The pair have been serving as interim artistic directors since Susan V. Booth’s departure last October. The appointment marks the first time in its 55-year history that the Alliance has appointed two artistic directors.
“On behalf of the Board of Directors and in partnership with the leadership of The Woodruff Arts Center, we are delighted to announce the appointments of Tinashe and Chris, two nationally recognized artists and producers with long-standing connections in the Atlanta community and theater field, as the Alliance’s next artistic leaders,” said Jocelyn Hunter, Alliance Board Chair and Chair of the search committee. “Three things make them the ideal candidates for this role. First, each is extraordinarily talented. Second, they have had a remarkable impact on the Alliance during their period of interim leadership. Third, their vision for the theater’s continued relevance and growth is ambitious and compelling.”
During their tenure as interim Artistic Directors, Kajese-Bolden and Moses embarked on a campaign to fund the building of a new performance space devoted to expanding the Alliance’s programming for youth audiences and programmed the Alliance’s 2023/24 season, which will include four world premieres, two recent Pulitzer Prize-winning works, and multiple partnerships. They also, with the support of selection committees, chose the winning play and finalists of the 20th Alliance/Kendeda National Graduate Playwriting Competition and the projects to be developed in the 9th Reiser Atlanta Artists Lab.
Kajese-Bolden is an award-winning Director, Actor, and Producer. She is a recipient of the Princess Grace Award for Directing. Recent directing credits include Toni Stone (co-production between Milwaukee Repertory Theater and Alliance Theatre), The Many Wondrous Realities of Jasmine Starr-Kidd and Nick’s Flamingo Grill (World Premieres at the Alliance Theatre), School Girls, Or the African Mean Girls Play (Kenny Leon’s True Colors Theatre), Ghost (Alliance Theatre), Native Gardens (Virginia Stage Company), Pipeline (Horizon Theater), and Eclipsed (Synchronicity Theatre, Best Director Suzi Bass Award). She has also worked as a director and actor regionally and on and off Broadway. As the BOLD Associate Artistic Director at Alliance Theatre, Kajese-Bolden stewarded the Reiser Atlanta Artists Lab, cultivating new works for Atlanta-based artists, and oversaw the Spelman Leadership Fellowship, the first mentorship program of its kind partnering a regional theatre with a historically Black college and university to offer paid career opportunities for students interested in arts leadership positions.
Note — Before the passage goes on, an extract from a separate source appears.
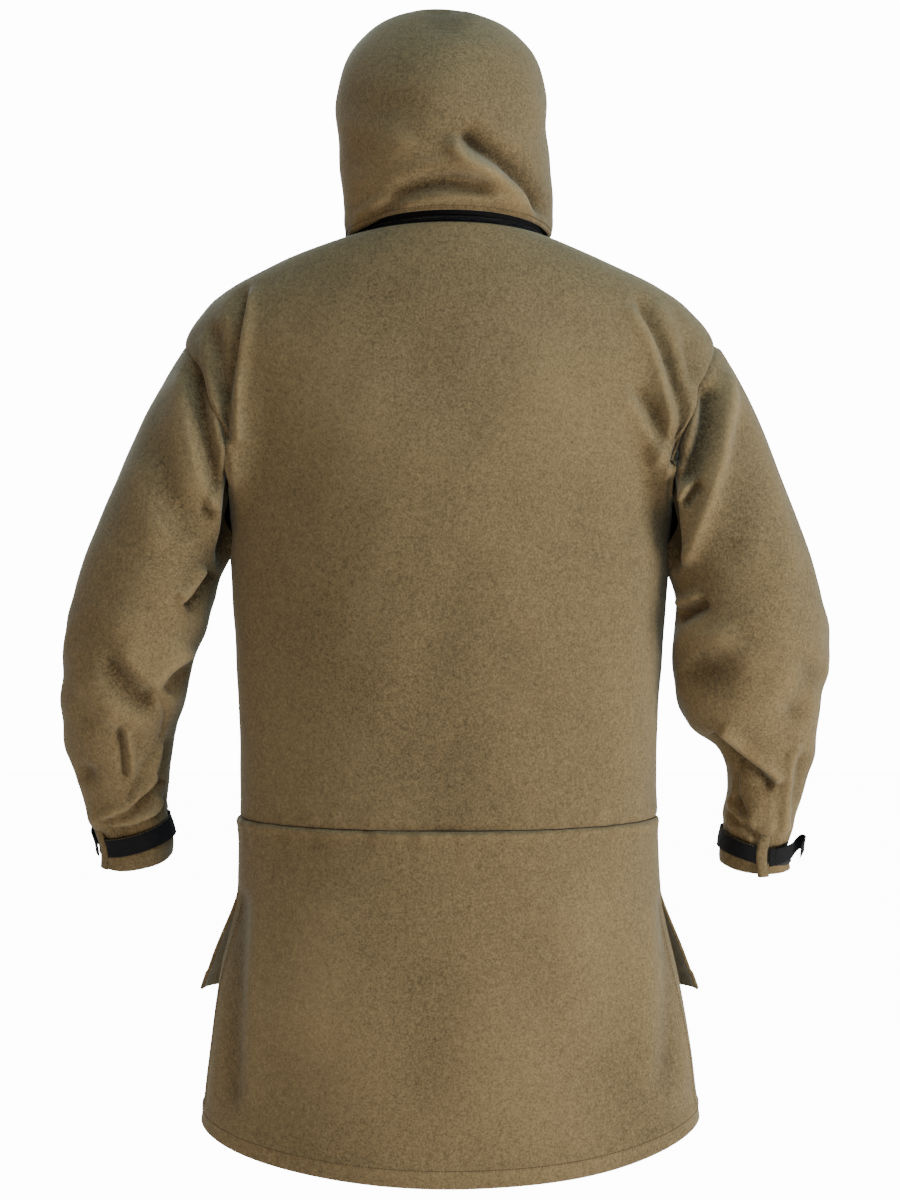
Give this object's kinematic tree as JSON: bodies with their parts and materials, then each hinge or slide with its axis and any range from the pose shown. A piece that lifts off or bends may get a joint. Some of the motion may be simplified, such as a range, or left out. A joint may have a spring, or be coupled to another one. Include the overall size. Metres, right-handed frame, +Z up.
{
  "type": "hooded fleece smock",
  "caption": "Thick fleece smock with a zip-on hood, half zip, pouch pocket, webbing cuff tabs, side vents and a long dropped tail, held in its worn shape.",
  "frame": {"origin": "centre of the tilted neck ring, where the hood zips to the body", "axes": "+Z up along the garment, +X to the wearer's left, +Y to the back, so the front faces -Y"},
  "size_m": [0.8038, 0.3018, 1.1961],
  "materials": {
    "fleece": "thick brushed fleece, olive brown",
    "facing": "brushed fleece facing",
    "webbing": "black woven webbing",
    "zip_tape": "black woven zip tape",
    "zip_coil": "black moulded coil",
    "zip_metal": "dark coated zinc",
    "hook_tape": "black hook tape"
  },
  "bodies": {
    "garment": {"back_panel": "fleece", "front_panel": "fleece", "stand_collar": "facing", "hanging_loop": "webbing", "hood_zip_tape_lower": "zip_tape", "hood_zip_tape_upper": "zip_tape", "hood_zip_coil_lower": "zip_coil", "hood_zip_coil_upper": "zip_coil", "hood_zip_stop_left": "zip_metal", "hood_zip_stop_right": "zip_metal", "front_zip_tape_left": "zip_tape", "front_zip_tape_right": "zip_tape", "front_zip_coil_left": "zip_coil", "front_zip_coil_right": "zip_coil", "front_zip_bottom_stop": "zip_metal", "pouch_pocket": "fleece"},
    "hood": {"hood_crown": "fleece", "hood_brim": "fleece", "hood_neck": "fleece"},
    "hood_zip_slider": {"hood_zip_slider": "zip_metal"},
    "hood_zip_puller": {"hood_zip_puller": "zip_metal"},
    "front_zip_slider": {"front_zip_slider": "zip_metal"},
    "front_zip_puller": {"front_zip_puller": "zip_metal"},
    "pocket_flap": {"pocket_flap": "fleece"},
    "tail": {"tail_panel": "fleece"},
    "front_skirt": {"front_skirt_panel": "fleece"},
    "sleeve_left": {"sleeve_head_left": "fleece", "sleeve_outer_left": "fleece", "sleeve_under_left": "fleece", "cuff_left": "fleece", "cuff_band_left": "webbing", "cuff_seam_strip_left": "fleece", "cuff_hook_patch_left": "hook_tape"},
    "cuff_tab_left": {"cuff_tab_left": "webbing"},
    "sleeve_right": {"sleeve_head_right": "fleece", "sleeve_outer_right": "fleece", "sleeve_under_right": "fleece", "cuff_right": "fleece", "cuff_band_right": "webbing", "cuff_seam_strip_right": "fleece", "cuff_hook_patch_right": "hook_tape"},
    "cuff_tab_right": {"cuff_tab_right": "webbing"}
  },
  "joints": [
    {"name": "hood_tilt", "type": "hinge", "parent": "garment", "child": "hood", "pos_m": [0, 0, 0.012], "axis": [-1, 0, 0], "range_deg": [-10, 25], "deforming": ["hood_neck"]},
    {"name": "hood_zip_run", "type": "hinge", "parent": "garment", "child": "hood_zip_slider", "pos_m": [0, 0, 0], "axis": [0, -0.2079, 0.9781], "range_deg": [0, 316]},
    {"name": "hood_puller_swing", "type": "hinge", "parent": "hood_zip_slider", "child": "hood_zip_puller", "pos_m": [0.03688, -0.09292, -0.02139], "axis": [0, 0.2079, -0.9781], "range_deg": [0, 150]},
    {"name": "front_zip_run", "type": "slide", "parent": "garment", "child": "front_zip_slider", "axis": [0, -0.1321, -0.9912], "range_m": [0, 0.29]},
    {"name": "front_puller_swing", "type": "hinge", "parent": "front_zip_slider", "child": "front_zip_puller", "pos_m": [0, -0.10012, 0.01138], "axis": [-1, 0, 0], "range_deg": [0, 150]},
    {"name": "sleeve_raise_left", "type": "hinge", "parent": "garment", "child": "sleeve_left", "pos_m": [0.262, 0, -0.23], "axis": [0, -1, 0], "range_deg": [0, 35], "deforming": ["sleeve_head_left"]},
    {"name": "sleeve_raise_right", "type": "hinge", "parent": "garment", "child": "sleeve_right", "pos_m": [-0.262, 0, -0.23], "axis": [0, 1, 0], "range_deg": [0, 35], "deforming": ["sleeve_head_right"]},
    {"name": "cuff_tab_peel_left", "type": "hinge", "parent": "sleeve_left", "child": "cuff_tab_left", "pos_m": [0.37243, -0.01104, -0.6319], "axis": [0.1435, 0.2389, 0.9604], "range_deg": [-4, 110]},
    {"name": "cuff_tab_peel_right", "type": "hinge", "parent": "sleeve_right", "child": "cuff_tab_right", "pos_m": [-0.33363, 0.01617, -0.63263], "axis": [0.0919, -0.2478, -0.9644], "range_deg": [-4, 110]},
    {"name": "pocket_flap_lift", "type": "hinge", "parent": "garment", "child": "pocket_flap", "pos_m": [0, -0.1415, -0.4005], "axis": [-1, 0, 0], "range_deg": [0, 110]},
    {"name": "tail_lift", "type": "hinge", "parent": "garment", "child": "tail", "pos_m": [0, 0.06, -0.64], "axis": [1, 0, 0], "range_deg": [0, 25], "deforming": ["tail_panel"]},
    {"name": "front_skirt_lift", "type": "hinge", "parent": "garment", "child": "front_skirt", "pos_m": [0, -0.06, -0.64], "axis": [-1, 0, 0], "range_deg": [0, 25], "deforming": ["front_skirt_panel"]}
  ]
}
Moses has worked in professional theater for twenty years and was awarded the Governor’s Award for Arts and Humanities for his work in the field. After working at the Alliance for ten years, he became the Director of Education in 2011, overseeing the Alliance Theatre Institute (twice recognized as an Arts Model by the Federal Department of Education), Theatre for Youth and Families programming, and the Acting Program. Under his leadership, the Alliance launched its Kathy & Ken Bernhardt Theatre for the Very Young program, providing fully interactive professional theater experiences for children ages newborn through five; the Alliance Teen Ensemble, performing world premiere plays commissioned for and about teens; Palefsky Collision Project, where teens produce new work after colliding with a classic text; and Alliance@work, a professional development program designed for the business sector. Moses also expanded the Alliance’s summer camp program to serve over 3,000 children in multiple locations across Atlanta. In 2014, Chris added the title Associate Artistic Director and has continued to expand the Alliance’s commissioned works for youth and family audiences.
“I am beyond thrilled and deeply honored to serve the Alliance staff and Atlanta community in the role of Artistic Director!” said Kajese-Bolden. “Atlanta embraced my family 10 years ago and there is no other city more exciting and promising in which to live. I have a vision for theatre at the heart of public life for all. A vision where Atlanta is an artistic hub for the nation and the Alliance a symbol of what is possible when we prioritize the well-being of artists and staff. Chris Moses is a visionary leader fueled by a passion for access and a restless appetite for growth and adventure. Together, we are uniquely prepared to maximize the power of creative abrasion by opening the epicenter of decision-making and inviting our comprehensive worldviews, with a heap of unbridled humor, to our programming and policy making.”
“I’m humbled and grateful beyond all imagination to serve this theatre that I love, in this city that I love, with the people that I love,” said Moses. “The opportunity to build upon the momentous foundation set by Kenny Leon and Susan Booth and to realize our dream of making theatre a birthright for everyone in our community is tantalizing. That I get to do this alongside my friend, colleague, fellow Atlantan, and consummate artist, Tinashe Kajese-Bolden, makes the experience infinitely more rewarding, and the possibilities exponentially more profound.”